■ **What the exercise asks**
What follows is a listing. Return every line of it exactly.

■ **Data lines**
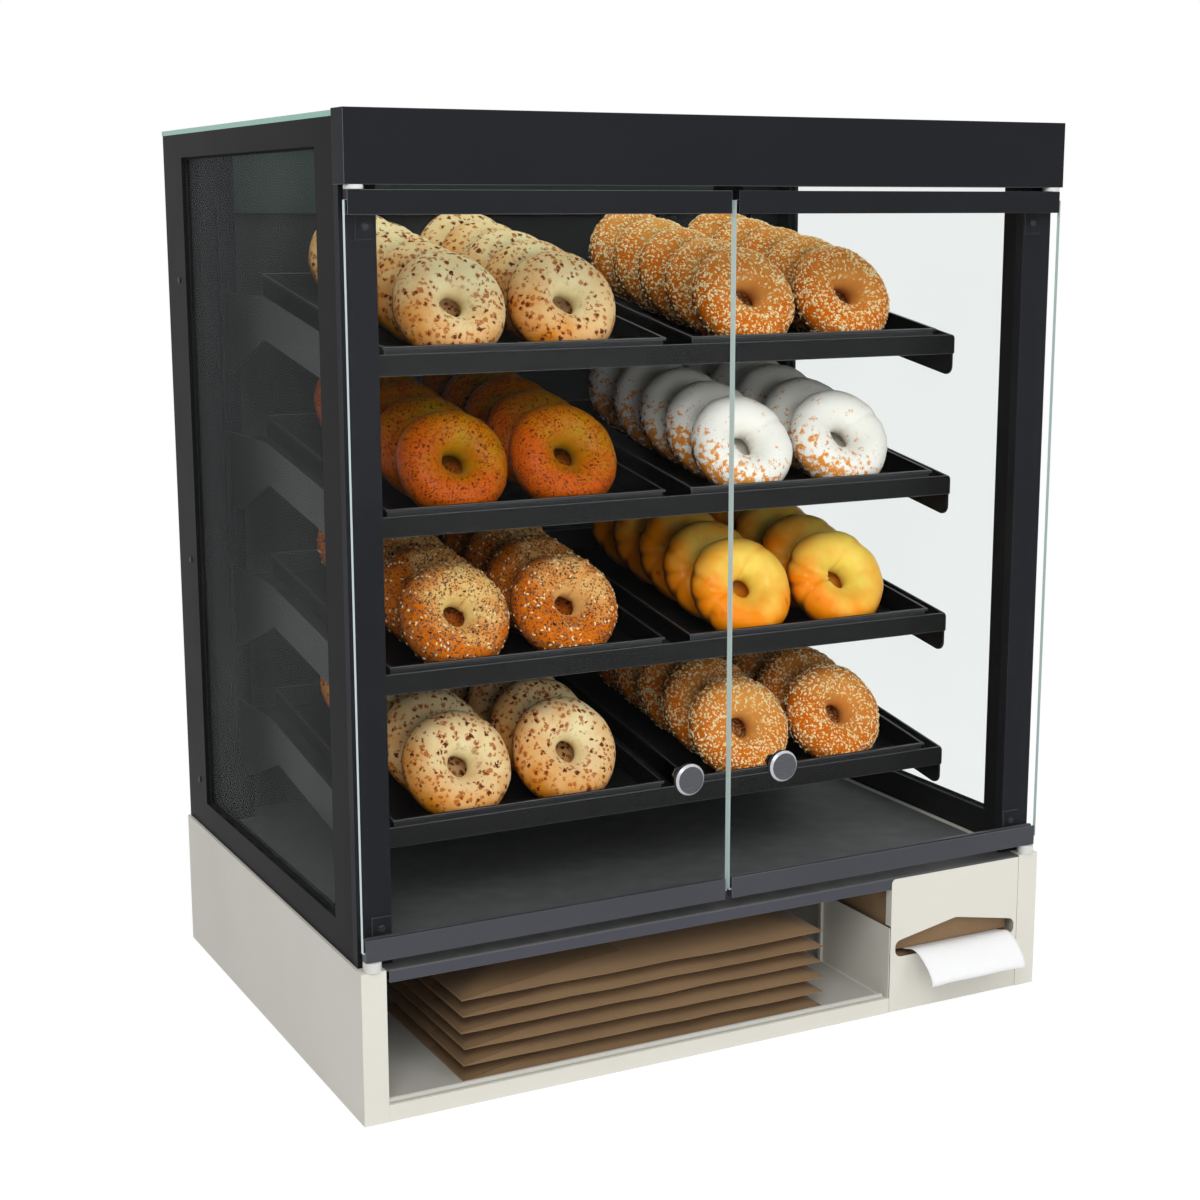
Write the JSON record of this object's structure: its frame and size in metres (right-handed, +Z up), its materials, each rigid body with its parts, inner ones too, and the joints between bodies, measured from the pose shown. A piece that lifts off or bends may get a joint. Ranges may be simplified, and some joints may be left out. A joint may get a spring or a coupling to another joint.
{
  "type": "countertop bread display bin",
  "caption": "Glazed countertop cabinet with swinging glass doors, sloping shelves with lift-out trays, and a base with an open bag bay and a slotted tissue compartment.",
  "frame": {"origin": "middle of the footprint, at the underside that stands on the counter", "axes": "+Z up, -Y towards the customer's side with the doors, +X to the customer's right"},
  "size_m": [0.9, 0.6726, 1.0626],
  "materials": {
    "cream_paint": "satin",
    "black_paint": "satin",
    "frame_black": "painted satin",
    "bar_paint": "satin",
    "gloss_black": "gloss",
    "black_rubber": "matte",
    "side_glass": "polished",
    "roof_glass": "polished",
    "door_glass": "polished",
    "rail_paint": "anodised satin",
    "steel": "satin",
    "nylon": "satin",
    "knob_metal": "satin",
    "tray_plastic": "semi-gloss"
  },
  "bodies": {
    "cabinet": {"base_side_left": "cream_paint", "base_side_right": "cream_paint", "base_floor": "cream_paint", "base_back": "cream_paint", "bag_liner": "cream_paint", "tissue_divider": "cream_paint", "tissue_panel": "cream_paint", "side_frame_left": "frame_black", "side_frame_right": "frame_black", "side_liner_left": "frame_black", "side_liner_right": "frame_black", "deck_plate": "black_paint", "front_post_left": "black_paint", "front_post_right": "black_paint", "rear_post_left": "black_paint", "rear_post_right": "black_paint", "shelf_standards": "black_paint", "front_header": "black_paint", "rear_header": "black_paint", "post_plates": "black_paint", "shelf_1": "black_paint", "shelf_2": "black_paint", "shelf_3": "black_paint", "shelf_4": "black_paint", "shelf_brackets_left": "black_paint", "shelf_brackets_right": "black_paint", "deck_front_bar": "bar_paint", "back_panel": "gloss_black", "side_gaskets": "black_rubber", "door_stop": "black_rubber", "side_glass_left": "side_glass", "side_glass_right": "side_glass", "roof_glass": "roof_glass", "side_screws": "steel", "plate_screws": "steel", "back_screws": "steel", "pivot_bushings": "nylon"},
    "door_left": {"door_glass_left": "door_glass", "door_top_rail_left": "rail_paint", "door_bottom_rail_left": "rail_paint", "door_pins_left": "steel", "door_knob_left": "knob_metal", "knob_nut_left": "steel"},
    "door_right": {"door_glass_right": "door_glass", "door_top_rail_right": "rail_paint", "door_bottom_rail_right": "rail_paint", "door_pins_right": "steel", "door_knob_right": "knob_metal", "knob_nut_right": "steel"},
    "tray_1_left": {"tray_1_left": "tray_plastic"},
    "tray_1_right": {"tray_1_right": "tray_plastic"},
    "tray_2_left": {"tray_2_left": "tray_plastic"},
    "tray_2_right": {"tray_2_right": "tray_plastic"},
    "tray_3_left": {"tray_3_left": "tray_plastic"},
    "tray_3_right": {"tray_3_right": "tray_plastic"},
    "tray_4_left": {"tray_4_left": "tray_plastic"},
    "tray_4_right": {"tray_4_right": "tray_plastic"}
  },
  "joints": [
    {"name": "door_left_hinge", "type": "hinge", "parent": "cabinet", "child": "door_left", "pos_m": [-0.435, -0.31165, 0.58], "axis": [0, 0, -1], "range_deg": [0, 105]},
    {"name": "door_right_hinge", "type": "hinge", "parent": "cabinet", "child": "door_right", "pos_m": [0.435, -0.31165, 0.58], "axis": [0, 0, 1], "range_deg": [0, 105]},
    {"name": "tray_1_left_lift", "type": "slide", "parent": "cabinet", "child": "tray_1_left", "axis": [0, 0, 1], "range_m": [0, 0.025]},
    {"name": "tray_1_right_lift", "type": "slide", "parent": "cabinet", "child": "tray_1_right", "axis": [0, 0, 1], "range_m": [0, 0.025]},
    {"name": "tray_2_left_lift", "type": "slide", "parent": "cabinet", "child": "tray_2_left", "axis": [0, 0, 1], "range_m": [0, 0.025]},
    {"name": "tray_2_right_lift", "type": "slide", "parent": "cabinet", "child": "tray_2_right", "axis": [0, 0, 1], "range_m": [0, 0.025]},
    {"name": "tray_3_left_lift", "type": "slide", "parent": "cabinet", "child": "tray_3_left", "axis": [0, 0, 1], "range_m": [0, 0.025]},
    {"name": "tray_3_right_lift", "type": "slide", "parent": "cabinet", "child": "tray_3_right", "axis": [0, 0, 1], "range_m": [0, 0.025]},
    {"name": "tray_4_left_lift", "type": "slide", "parent": "cabinet", "child": "tray_4_left", "axis": [0, 0, 1], "range_m": [0, 0.025]},
    {"name": "tray_4_right_lift", "type": "slide", "parent": "cabinet", "child": "tray_4_right", "axis": [0, 0, 1], "range_m": [0, 0.025]}
  ]
}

■ **Result for this task**
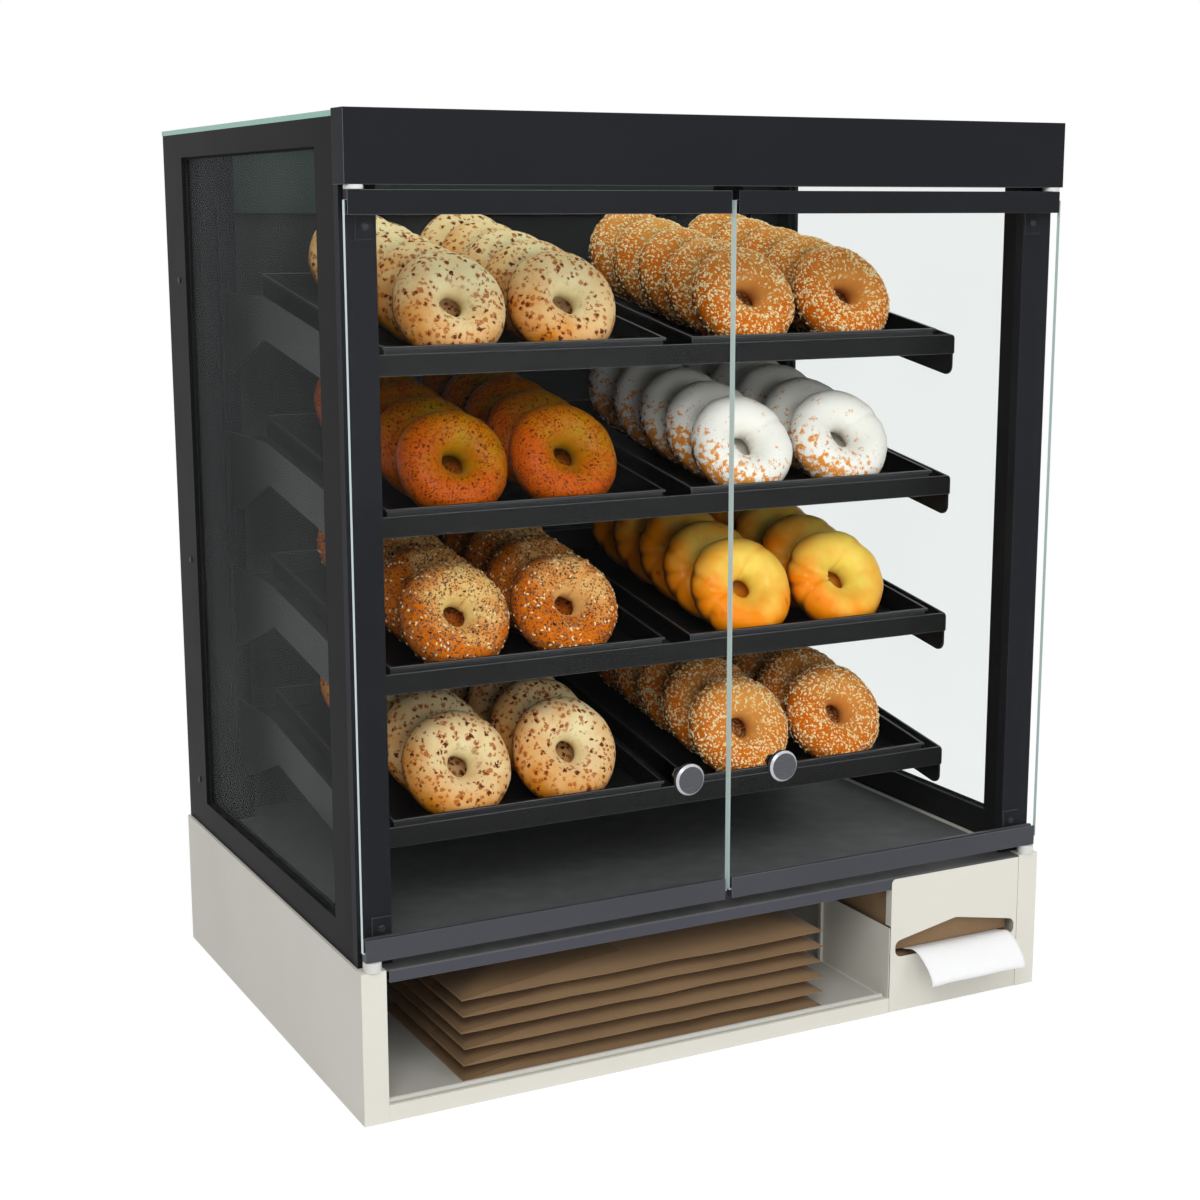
Write the JSON record of this object's structure: its frame and size in metres (right-handed, +Z up), its materials, each rigid body with its parts, inner ones too, and the joints between bodies, measured from the pose shown. A piece that lifts off or bends may get a joint. Ranges may be simplified, and some joints may be left out. A joint may get a spring or a coupling to another joint.
{
  "type": "countertop bread display bin",
  "caption": "Glazed countertop cabinet with swinging glass doors, sloping shelves with lift-out trays, and a base with an open bag bay and a slotted tissue compartment.",
  "frame": {"origin": "middle of the footprint, at the underside that stands on the counter", "axes": "+Z up, -Y towards the customer's side with the doors, +X to the customer's right"},
  "size_m": [0.9, 0.6726, 1.0626],
  "materials": {
    "cream_paint": "satin",
    "black_paint": "satin",
    "frame_black": "painted satin",
    "bar_paint": "satin",
    "gloss_black": "gloss",
    "black_rubber": "matte",
    "side_glass": "polished",
    "roof_glass": "polished",
    "door_glass": "polished",
    "rail_paint": "anodised satin",
    "steel": "satin",
    "nylon": "satin",
    "knob_metal": "satin",
    "tray_plastic": "semi-gloss"
  },
  "bodies": {
    "cabinet": {"base_side_left": "cream_paint", "base_side_right": "cream_paint", "base_floor": "cream_paint", "base_back": "cream_paint", "bag_liner": "cream_paint", "tissue_divider": "cream_paint", "tissue_panel": "cream_paint", "side_frame_left": "frame_black", "side_frame_right": "frame_black", "side_liner_left": "frame_black", "side_liner_right": "frame_black", "deck_plate": "black_paint", "front_post_left": "black_paint", "front_post_right": "black_paint", "rear_post_left": "black_paint", "rear_post_right": "black_paint", "shelf_standards": "black_paint", "front_header": "black_paint", "rear_header": "black_paint", "post_plates": "black_paint", "shelf_1": "black_paint", "shelf_2": "black_paint", "shelf_3": "black_paint", "shelf_4": "black_paint", "shelf_brackets_left": "black_paint", "shelf_brackets_right": "black_paint", "deck_front_bar": "bar_paint", "back_panel": "gloss_black", "side_gaskets": "black_rubber", "door_stop": "black_rubber", "side_glass_left": "side_glass", "side_glass_right": "side_glass", "roof_glass": "roof_glass", "side_screws": "steel", "plate_screws": "steel", "back_screws": "steel", "pivot_bushings": "nylon"},
    "door_left": {"door_glass_left": "door_glass", "door_top_rail_left": "rail_paint", "door_bottom_rail_left": "rail_paint", "door_pins_left": "steel", "door_knob_left": "knob_metal", "knob_nut_left": "steel"},
    "door_right": {"door_glass_right": "door_glass", "door_top_rail_right": "rail_paint", "door_bottom_rail_right": "rail_paint", "door_pins_right": "steel", "door_knob_right": "knob_metal", "knob_nut_right": "steel"},
    "tray_1_left": {"tray_1_left": "tray_plastic"},
    "tray_1_right": {"tray_1_right": "tray_plastic"},
    "tray_2_left": {"tray_2_left": "tray_plastic"},
    "tray_2_right": {"tray_2_right": "tray_plastic"},
    "tray_3_left": {"tray_3_left": "tray_plastic"},
    "tray_3_right": {"tray_3_right": "tray_plastic"},
    "tray_4_left": {"tray_4_left": "tray_plastic"},
    "tray_4_right": {"tray_4_right": "tray_plastic"}
  },
  "joints": [
    {"name": "door_left_hinge", "type": "hinge", "parent": "cabinet", "child": "door_left", "pos_m": [-0.435, -0.31165, 0.58], "axis": [0, 0, -1], "range_deg": [0, 105]},
    {"name": "door_right_hinge", "type": "hinge", "parent": "cabinet", "child": "door_right", "pos_m": [0.435, -0.31165, 0.58], "axis": [0, 0, 1], "range_deg": [0, 105]},
    {"name": "tray_1_left_lift", "type": "slide", "parent": "cabinet", "child": "tray_1_left", "axis": [0, 0, 1], "range_m": [0, 0.025]},
    {"name": "tray_1_right_lift", "type": "slide", "parent": "cabinet", "child": "tray_1_right", "axis": [0, 0, 1], "range_m": [0, 0.025]},
    {"name": "tray_2_left_lift", "type": "slide", "parent": "cabinet", "child": "tray_2_left", "axis": [0, 0, 1], "range_m": [0, 0.025]},
    {"name": "tray_2_right_lift", "type": "slide", "parent": "cabinet", "child": "tray_2_right", "axis": [0, 0, 1], "range_m": [0, 0.025]},
    {"name": "tray_3_left_lift", "type": "slide", "parent": "cabinet", "child": "tray_3_left", "axis": [0, 0, 1], "range_m": [0, 0.025]},
    {"name": "tray_3_right_lift", "type": "slide", "parent": "cabinet", "child": "tray_3_right", "axis": [0, 0, 1], "range_m": [0, 0.025]},
    {"name": "tray_4_left_lift", "type": "slide", "parent": "cabinet", "child": "tray_4_left", "axis": [0, 0, 1], "range_m": [0, 0.025]},
    {"name": "tray_4_right_lift", "type": "slide", "parent": "cabinet", "child": "tray_4_right", "axis": [0, 0, 1], "range_m": [0, 0.025]}
  ]
}